Project Guppy
Project Guppy is an internal project of Twisted Mountain Animation. Starting as a small test sequence to help build out the company's Unreal Engine pipeline, it has grown over the years in scale and ambition to encompass a whole city's worth of assets and diverse cast of characters.
Assets for Project Guppy are modeled and textured for animation and rendering in Unreal Engine. As such, they are not subdivided on render and need to have enough topo in place to support a smooth appearance and clean transformations.
The cat is Guppy's first quadruped, and I was responsible for all aspects of the model from design, to sculpt, to retopology, to texturing. I even had a hand in the posing seen above, doing the final sculpt pass.
Software Used: Autodesk Maya, Zbrush, Substance Painter and Photoshop
Lighting and rendering done in Unreal Engine 4
Style and reference
Assets in Project Guppy lean towards semi-stylization. Proportions are mostly naturalistic with some exaggeration (ie. eyes are larger, heads can be larger, limbs longer, etc.). My goal with the design of the cat was to maintain proportions so it would undeniably be a cat, while using exaggeration to up the cute factor.
I largely based the model off my own kitty, Moomoo. Taking special inspiration from him for the surfacing.
Sculpt and model
I began the modeling process in Autodesk Maya, stacking up polygon primitives into rough proportions, then I moved into Zbrush. Using Dynamesh I merge the primitive shapes and do a "potato sculpt" to refine proportions, connections, and start the detailing process.
Once I was happy with the potato sculpt, I took the model back into Maya to retopologize (from scratch), refining details and making sure I have everything in place that I need for Rigging, like armpits, mouthbag, etc.

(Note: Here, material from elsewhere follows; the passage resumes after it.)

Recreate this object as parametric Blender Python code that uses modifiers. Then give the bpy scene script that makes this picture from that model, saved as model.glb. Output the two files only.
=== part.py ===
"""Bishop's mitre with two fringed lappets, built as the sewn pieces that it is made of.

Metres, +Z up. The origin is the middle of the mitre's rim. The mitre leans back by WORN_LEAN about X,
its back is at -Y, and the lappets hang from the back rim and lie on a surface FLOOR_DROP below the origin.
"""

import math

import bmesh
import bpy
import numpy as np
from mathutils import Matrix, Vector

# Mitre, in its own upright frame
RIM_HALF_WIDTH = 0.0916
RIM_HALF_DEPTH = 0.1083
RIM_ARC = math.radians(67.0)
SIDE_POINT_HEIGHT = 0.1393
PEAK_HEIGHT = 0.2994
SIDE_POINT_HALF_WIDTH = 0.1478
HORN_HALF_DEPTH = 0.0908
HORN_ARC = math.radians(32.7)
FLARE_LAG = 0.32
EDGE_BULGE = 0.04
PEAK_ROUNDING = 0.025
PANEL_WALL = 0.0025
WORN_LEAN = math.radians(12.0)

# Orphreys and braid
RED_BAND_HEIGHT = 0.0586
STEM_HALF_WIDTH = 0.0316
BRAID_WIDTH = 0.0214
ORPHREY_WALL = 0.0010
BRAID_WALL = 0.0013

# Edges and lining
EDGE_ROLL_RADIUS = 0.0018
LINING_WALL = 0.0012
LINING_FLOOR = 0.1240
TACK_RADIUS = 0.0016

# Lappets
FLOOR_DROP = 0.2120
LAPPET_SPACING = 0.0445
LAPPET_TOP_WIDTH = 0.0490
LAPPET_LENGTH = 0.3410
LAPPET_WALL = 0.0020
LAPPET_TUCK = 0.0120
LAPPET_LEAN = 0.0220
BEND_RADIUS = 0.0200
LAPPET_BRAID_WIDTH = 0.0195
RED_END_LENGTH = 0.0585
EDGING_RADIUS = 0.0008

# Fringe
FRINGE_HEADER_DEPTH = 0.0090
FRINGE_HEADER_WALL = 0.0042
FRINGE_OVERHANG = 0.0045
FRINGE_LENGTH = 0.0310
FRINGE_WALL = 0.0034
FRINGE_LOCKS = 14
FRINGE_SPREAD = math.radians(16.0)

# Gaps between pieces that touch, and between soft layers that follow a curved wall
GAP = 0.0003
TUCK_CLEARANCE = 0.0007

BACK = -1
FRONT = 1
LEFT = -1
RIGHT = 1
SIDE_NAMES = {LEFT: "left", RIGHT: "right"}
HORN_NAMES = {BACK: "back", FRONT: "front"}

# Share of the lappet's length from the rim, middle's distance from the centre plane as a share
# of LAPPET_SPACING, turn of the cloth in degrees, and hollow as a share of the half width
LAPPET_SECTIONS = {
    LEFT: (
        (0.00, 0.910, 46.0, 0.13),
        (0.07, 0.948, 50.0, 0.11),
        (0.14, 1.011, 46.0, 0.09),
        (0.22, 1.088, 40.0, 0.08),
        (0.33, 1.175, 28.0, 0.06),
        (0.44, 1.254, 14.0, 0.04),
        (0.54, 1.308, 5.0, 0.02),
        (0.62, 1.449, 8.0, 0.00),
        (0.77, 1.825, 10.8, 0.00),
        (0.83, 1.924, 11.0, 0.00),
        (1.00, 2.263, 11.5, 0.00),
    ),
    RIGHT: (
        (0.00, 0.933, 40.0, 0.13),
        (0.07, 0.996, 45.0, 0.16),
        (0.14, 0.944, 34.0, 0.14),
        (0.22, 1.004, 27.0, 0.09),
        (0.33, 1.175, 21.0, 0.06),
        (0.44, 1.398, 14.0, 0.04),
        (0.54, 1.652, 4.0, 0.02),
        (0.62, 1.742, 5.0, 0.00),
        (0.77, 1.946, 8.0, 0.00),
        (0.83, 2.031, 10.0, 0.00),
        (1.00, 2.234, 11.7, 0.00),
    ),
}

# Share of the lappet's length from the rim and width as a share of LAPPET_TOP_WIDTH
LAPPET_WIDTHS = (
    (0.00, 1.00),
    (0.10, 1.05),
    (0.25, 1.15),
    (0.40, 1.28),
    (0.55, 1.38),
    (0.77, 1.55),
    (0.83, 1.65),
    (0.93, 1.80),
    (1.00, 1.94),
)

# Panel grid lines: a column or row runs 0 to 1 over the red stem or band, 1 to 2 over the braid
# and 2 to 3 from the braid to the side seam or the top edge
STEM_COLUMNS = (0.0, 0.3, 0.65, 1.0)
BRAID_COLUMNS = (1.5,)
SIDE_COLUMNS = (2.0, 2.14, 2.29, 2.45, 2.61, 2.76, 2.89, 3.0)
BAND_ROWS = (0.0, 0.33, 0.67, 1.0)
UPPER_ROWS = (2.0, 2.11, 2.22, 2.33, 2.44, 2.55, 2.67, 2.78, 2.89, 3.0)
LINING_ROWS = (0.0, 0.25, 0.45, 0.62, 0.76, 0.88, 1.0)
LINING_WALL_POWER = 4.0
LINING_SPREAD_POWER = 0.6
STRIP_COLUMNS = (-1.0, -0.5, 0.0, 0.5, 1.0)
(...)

Final steps are to bring the cat back into Zbrush to make final adjustments, sculpt high-res detail for baking, perform final topo clean up and lay out UVs.
texturing
Surfacing for Project Guppy, like the look of the models, leans pretty stylized. It involves a lot of hand painting, layering of brush strokes with half-tones, and really leans away from the PBR realness that Substance Painter is really good at achieving. I definitely prefer working in this style as someone with a traditional art background. The cat was the first character I've surfaced in a professional setting.